### ITEMS
# # # # # # #
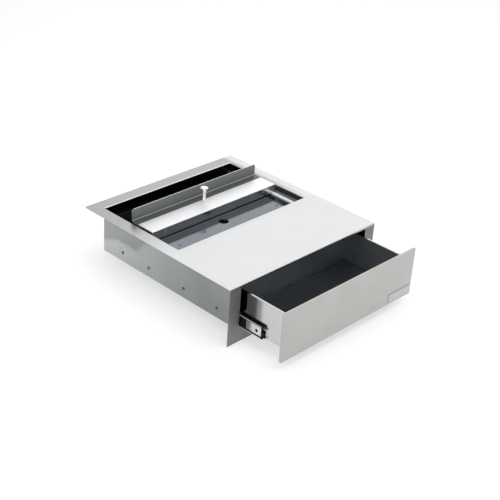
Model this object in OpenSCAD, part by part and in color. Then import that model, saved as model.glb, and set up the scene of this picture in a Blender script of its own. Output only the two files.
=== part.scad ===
// Drop-in counter unit for taking security tags off: a flanged steel casing, a
// carriage that slides over a well with a magnetic tag nest and over a tag bin,
// and a front drawer on three-part ball-bearing slides.
// Origin: the counter's top front edge, at the middle of the unit's width.
// +X is to the right, +Y to the rear, +Z up, and z = 0 is the counter top.

/* [Casing] */
// Overall width across the counter flange
unit_w = 400; // [390:1:410]
// Overall depth from the face plate's front to the flange's rear edge
unit_d = 407.4; // [404:0.2:412]
// Width of the counter flange beyond the casing walls
flange_w = 26.4; // [24:0.2:30]
// Thickness of the casing sheet
sheet = 1.2; // [1:0.1:1.5]
// Outer radius of a folded edge
fold_r = 2; // [1.8:0.1:2.5]
// Depth of the casing below the counter top
casing_h = 93.3; // [92:0.1:96]
// How far the face plate hangs below the counter top
face_h = 118.1; // [110:0.1:125]
// Depth of the front cover behind the face plate
cover_d = 163.8; // [163:0.1:168]

/* [Well and carriage] */
// Depth of the well's floor below the counter top
shelf_drop = 19.8; // [19:0.1:20.5]
// Distance from the origin to the front of the carriage's skirt
carriage_y = 244.4; // [240:0.1:250]
// Depth of the carriage from its skirt to its upstand
carriage_d = 60.6; // [57:0.1:62]
// How far the carriage sits to the right within its side play
carriage_shift = 2.8; // [0:0.1:3]
// Height of the upstand's top edge above the counter top
upstand_h = 25.3; // [20:0.1:32]
// Height of the pull knob
knob_h = 29; // [24:0.1:40]
// Radius of the round nest for a tag's cone
nest_r = 9.5; // [8:0.1:10]

/* [Drawer] */
// How far the drawer stands open
drawer_open = 108.7; // [0:0.1:150]
// Width of the drawer's front panel
front_w = 366; // [360:1:370]
// Height of the drawer's front panel
front_h = 99.9; // [96:0.1:102]
// Depth of the drawer box
drawer_d = 148; // [140:1:152]
// Length of the cabinet and middle slide members
rail_l = 150; // [150:1:155]

/* [Hidden] */
$fn = 48;

// A small overlap that keeps a cut from ending on a face
eps = 1;

// Casing: x of the walls, y of the openings and z of the levels
half_w = unit_w / 2;
wall_out = half_w - flange_w;
wall_in = wall_out - sheet;
rear_y = unit_d - sheet;
rear_out = rear_y - flange_w;
rear_in = rear_out - sheet;
top_z = sheet;
floor_z = -casing_h;
pan_z = floor_z + sheet;
front_lip = 4;
corner_r = 3;
rim_leg = 3;
slip = 0.4;
flange_hole_r = 2.4;
flange_hole_in = 12.4;
flange_hole_y = rear_y - flange_hole_in;

// Well: shelf, ledges, runners and the bulkhead under the shelf
shelf_top = -shelf_drop;
shelf_bottom = shelf_top - sheet;
shelf_overlap = 3.8;
shelf_front = cover_d - shelf_overlap;
shelf_rear = 298;
tongue_in = 160;
tongue_out = wall_in - slip;
tongue_gap = 1;
tongue_rear = rear_in - tongue_gap;
ledge_leg = 12;
runner_h = 2.9;
runner_in = 163.3;
runner_gap = 0.6;
runner_out = wall_in - runner_gap;
runner_front = cover_d + slip;
bulkhead_y = shelf_front;
rivet_x = 134;
rivet_y = 201.2;
shelf_lip_h = 10;
shelf_rivet_r = 1.75;
shelf_rivet_head_r = 2.6;
shelf_rivet_head_h = 0.9;
shelf_rivet_tail = 0.6;

// Tag bin in the rear bay and the angles that centre it
bin_half = 158;
bin_gap = 2;
bin_front_gap = 1.5;
bin_front = shelf_rear + bin_front_gap;
bin_rear = rear_in - bin_gap;
bin_top = shelf_bottom - bin_gap;
bin_wall = 1.6;
guide_front = 238;
guide_leg = 15;
guide_gap = 0.6;

// Magnetic nest under the shelf
nest_y = 219.8;
shelf_hole_gap = 0.6;
nest_tube_r = 12;
nest_depth = 17;
nest_floor = 2;
flange_r = 33;
nest_flange_t = 2;
cup_flange_t = 1.6;
cup_r = 23.5;
cup_wall = 1.5;
cup_h = 21.5;
stud_pcd_r = 28;
stud_r = 2;
stud_hole_gap = 0.2;
stud_l = 11;
magnet_gap = 0.2;
magnet_bore_gap = 0.3;
nut_r = 4.04;
nut_h = 3.2;
fit = 0.05;

// Slides: s is the distance inwards from the casing wall
slide_z = -74.4;
side_space = 9;
rail_front = -1;
cabinet_half_h = 17;
middle_half_h = 13.3;
drawer_half_h = 9.6;
rail_t = 1.1;
rail_bend_r = 2;
cabinet_s = [0, 6.4];
middle_s = [2.3, 7.6];
drawer_reach = 4.6;
outer_cage_s = [1.4, 6];
inner_cage_s = [3.6, 7.2];
ball_r = 1.25;
ball_offset = 0.3;
ball_play = 0.1;
cage_t = 0.6;
cage_web_t = 0.5;
cage_l = 60;
ball_count = 5;
access_y = 13.5;
access_r = 3.2;
rail_screw_y = [67.9, 128];
drawer_rail_back = 48;
wall_screw_y = [56.8, 145.8, 244.8, 321.8];
cabinet_screws = 2;
wall_screw_r = 1.8;
wall_screw_head_r = 3.3;
wall_screw_head_h = 2.2;
rail_screw_r = 1.5;
rail_screw_head_r = 2.7;
rail_screw_head_h = 1.3;
rail_screw_tail = 0.4;
hole_gap = 0.1;

// Carriage
carriage_gap = 3.8;
carriage_half = wall_in - carriage_gap;
skirt_h = 17.9;
skirt_half = 159.8;
notch_h = 16.4;
skirt_rivet_drop = 7.8;
skirt_rivet_r = 1.25;
skirt_rivet_head_r = 2;
skirt_rivet_head_h = 0.7;
skirt_rivet_tail = 0.5;
upstand_y = carriage_y + carriage_d;
upstand_r = 5;
upstand_fold_r = 2.6;
knob_y = 281.5;
knob_head_r = 7.9;
knob_screw_r = 1.7;
knob_hole_gap = 0.4;
knob_screw_head_r = 3.6;
knob_screw_head_h = 2.4;
knob_screw_bite = 7;
bracket_leg = 12;
bracket_h = 11;
glide_l = 14;
glide_gap = 0.5;
glide_play = 0.1;
glide_grip = 3;
stiffener_low = 14;
stiffener_h = 11;
stiffener_end = 8;

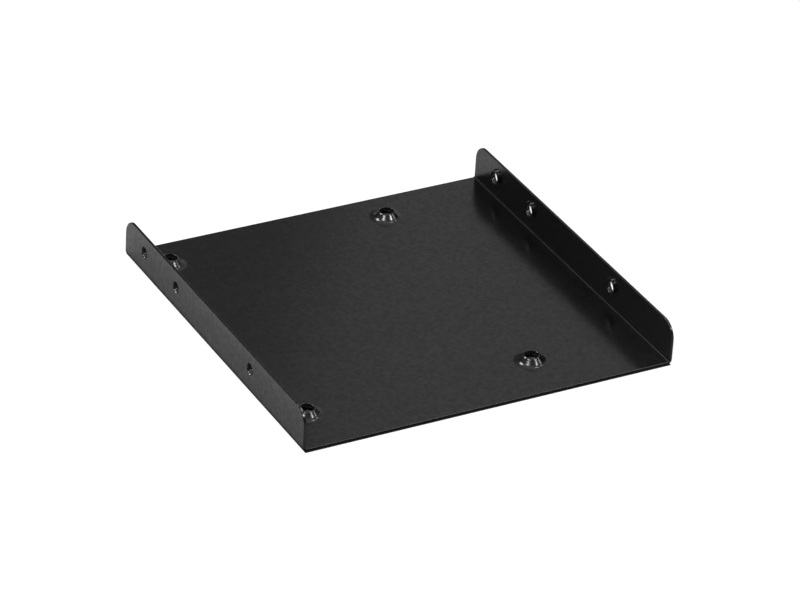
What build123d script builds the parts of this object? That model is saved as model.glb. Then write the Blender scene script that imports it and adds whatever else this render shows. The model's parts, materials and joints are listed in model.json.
# # # # # # #
### THE REQUEST
The records above must be output exactly, in full.

### EXERCISE ANSWER
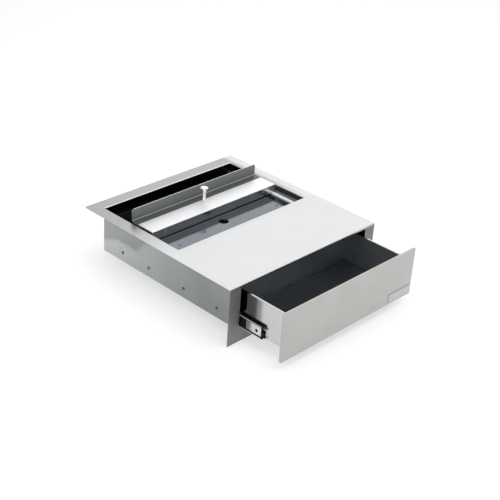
Model this object in OpenSCAD, part by part and in color. Then import that model, saved as model.glb, and set up the scene of this picture in a Blender script of its own. Output only the two files.
=== part.scad ===
// Drop-in counter unit for taking security tags off: a flanged steel casing, a
// carriage that slides over a well with a magnetic tag nest and over a tag bin,
// and a front drawer on three-part ball-bearing slides.
// Origin: the counter's top front edge, at the middle of the unit's width.
// +X is to the right, +Y to the rear, +Z up, and z = 0 is the counter top.

/* [Casing] */
// Overall width across the counter flange
unit_w = 400; // [390:1:410]
// Overall depth from the face plate's front to the flange's rear edge
unit_d = 407.4; // [404:0.2:412]
// Width of the counter flange beyond the casing walls
flange_w = 26.4; // [24:0.2:30]
// Thickness of the casing sheet
sheet = 1.2; // [1:0.1:1.5]
// Outer radius of a folded edge
fold_r = 2; // [1.8:0.1:2.5]
// Depth of the casing below the counter top
casing_h = 93.3; // [92:0.1:96]
// How far the face plate hangs below the counter top
face_h = 118.1; // [110:0.1:125]
// Depth of the front cover behind the face plate
cover_d = 163.8; // [163:0.1:168]

/* [Well and carriage] */
// Depth of the well's floor below the counter top
shelf_drop = 19.8; // [19:0.1:20.5]
// Distance from the origin to the front of the carriage's skirt
carriage_y = 244.4; // [240:0.1:250]
// Depth of the carriage from its skirt to its upstand
carriage_d = 60.6; // [57:0.1:62]
// How far the carriage sits to the right within its side play
carriage_shift = 2.8; // [0:0.1:3]
// Height of the upstand's top edge above the counter top
upstand_h = 25.3; // [20:0.1:32]
// Height of the pull knob
knob_h = 29; // [24:0.1:40]
// Radius of the round nest for a tag's cone
nest_r = 9.5; // [8:0.1:10]

/* [Drawer] */
// How far the drawer stands open
drawer_open = 108.7; // [0:0.1:150]
// Width of the drawer's front panel
front_w = 366; // [360:1:370]
// Height of the drawer's front panel
front_h = 99.9; // [96:0.1:102]
// Depth of the drawer box
drawer_d = 148; // [140:1:152]
// Length of the cabinet and middle slide members
rail_l = 150; // [150:1:155]

/* [Hidden] */
$fn = 48;

// A small overlap that keeps a cut from ending on a face
eps = 1;

// Casing: x of the walls, y of the openings and z of the levels
half_w = unit_w / 2;
wall_out = half_w - flange_w;
wall_in = wall_out - sheet;
rear_y = unit_d - sheet;
rear_out = rear_y - flange_w;
rear_in = rear_out - sheet;
top_z = sheet;
floor_z = -casing_h;
pan_z = floor_z + sheet;
front_lip = 4;
corner_r = 3;
rim_leg = 3;
slip = 0.4;
flange_hole_r = 2.4;
flange_hole_in = 12.4;
flange_hole_y = rear_y - flange_hole_in;

// Well: shelf, ledges, runners and the bulkhead under the shelf
shelf_top = -shelf_drop;
shelf_bottom = shelf_top - sheet;
shelf_overlap = 3.8;
shelf_front = cover_d - shelf_overlap;
shelf_rear = 298;
tongue_in = 160;
tongue_out = wall_in - slip;
tongue_gap = 1;
tongue_rear = rear_in - tongue_gap;
ledge_leg = 12;
runner_h = 2.9;
runner_in = 163.3;
runner_gap = 0.6;
runner_out = wall_in - runner_gap;
runner_front = cover_d + slip;
bulkhead_y = shelf_front;
rivet_x = 134;
rivet_y = 201.2;
shelf_lip_h = 10;
shelf_rivet_r = 1.75;
shelf_rivet_head_r = 2.6;
shelf_rivet_head_h = 0.9;
shelf_rivet_tail = 0.6;

// Tag bin in the rear bay and the angles that centre it
bin_half = 158;
bin_gap = 2;
bin_front_gap = 1.5;
bin_front = shelf_rear + bin_front_gap;
bin_rear = rear_in - bin_gap;
bin_top = shelf_bottom - bin_gap;
bin_wall = 1.6;
guide_front = 238;
guide_leg = 15;
guide_gap = 0.6;

// Magnetic nest under the shelf
nest_y = 219.8;
shelf_hole_gap = 0.6;
nest_tube_r = 12;
nest_depth = 17;
nest_floor = 2;
flange_r = 33;
nest_flange_t = 2;
cup_flange_t = 1.6;
cup_r = 23.5;
cup_wall = 1.5;
cup_h = 21.5;
stud_pcd_r = 28;
stud_r = 2;
stud_hole_gap = 0.2;
stud_l = 11;
magnet_gap = 0.2;
magnet_bore_gap = 0.3;
nut_r = 4.04;
nut_h = 3.2;
fit = 0.05;

// Slides: s is the distance inwards from the casing wall
slide_z = -74.4;
side_space = 9;
rail_front = -1;
cabinet_half_h = 17;
middle_half_h = 13.3;
drawer_half_h = 9.6;
rail_t = 1.1;
rail_bend_r = 2;
cabinet_s = [0, 6.4];
middle_s = [2.3, 7.6];
drawer_reach = 4.6;
outer_cage_s = [1.4, 6];
inner_cage_s = [3.6, 7.2];
ball_r = 1.25;
ball_offset = 0.3;
ball_play = 0.1;
cage_t = 0.6;
cage_web_t = 0.5;
cage_l = 60;
ball_count = 5;
access_y = 13.5;
access_r = 3.2;
rail_screw_y = [67.9, 128];
drawer_rail_back = 48;
wall_screw_y = [56.8, 145.8, 244.8, 321.8];
cabinet_screws = 2;
wall_screw_r = 1.8;
wall_screw_head_r = 3.3;
wall_screw_head_h = 2.2;
rail_screw_r = 1.5;
rail_screw_head_r = 2.7;
rail_screw_head_h = 1.3;
rail_screw_tail = 0.4;
hole_gap = 0.1;

// Carriage
carriage_gap = 3.8;
carriage_half = wall_in - carriage_gap;
skirt_h = 17.9;
skirt_half = 159.8;
notch_h = 16.4;
skirt_rivet_drop = 7.8;
skirt_rivet_r = 1.25;
skirt_rivet_head_r = 2;
skirt_rivet_head_h = 0.7;
skirt_rivet_tail = 0.5;
upstand_y = carriage_y + carriage_d;
upstand_r = 5;
upstand_fold_r = 2.6;
knob_y = 281.5;
knob_head_r = 7.9;
knob_screw_r = 1.7;
knob_hole_gap = 0.4;
knob_screw_head_r = 3.6;
knob_screw_head_h = 2.4;
knob_screw_bite = 7;
bracket_leg = 12;
bracket_h = 11;
glide_l = 14;
glide_gap = 0.5;
glide_play = 0.1;
glide_grip = 3;
stiffener_low = 14;
stiffener_h = 11;
stiffener_end = 8;

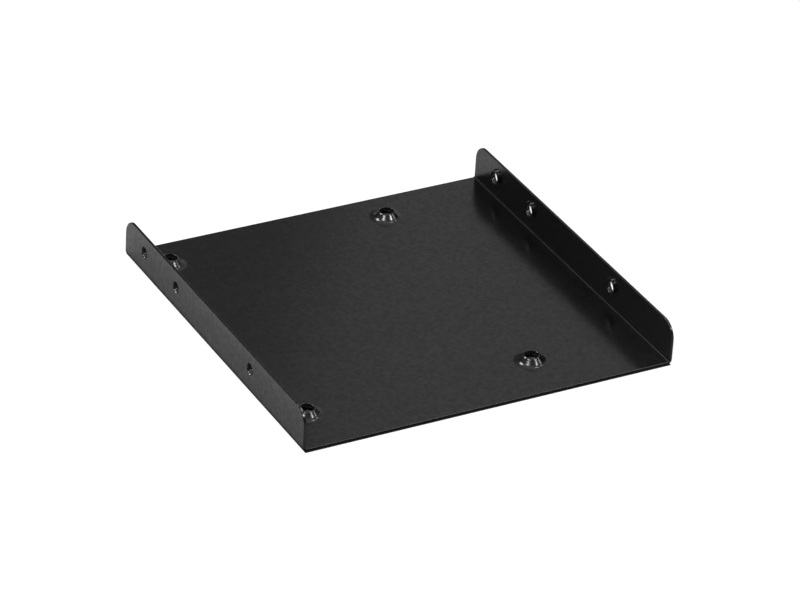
What build123d script builds the parts of this object? That model is saved as model.glb. Then write the Blender scene script that imports it and adds whatever else this render shows. The model's parts, materials and joints are listed in model.json.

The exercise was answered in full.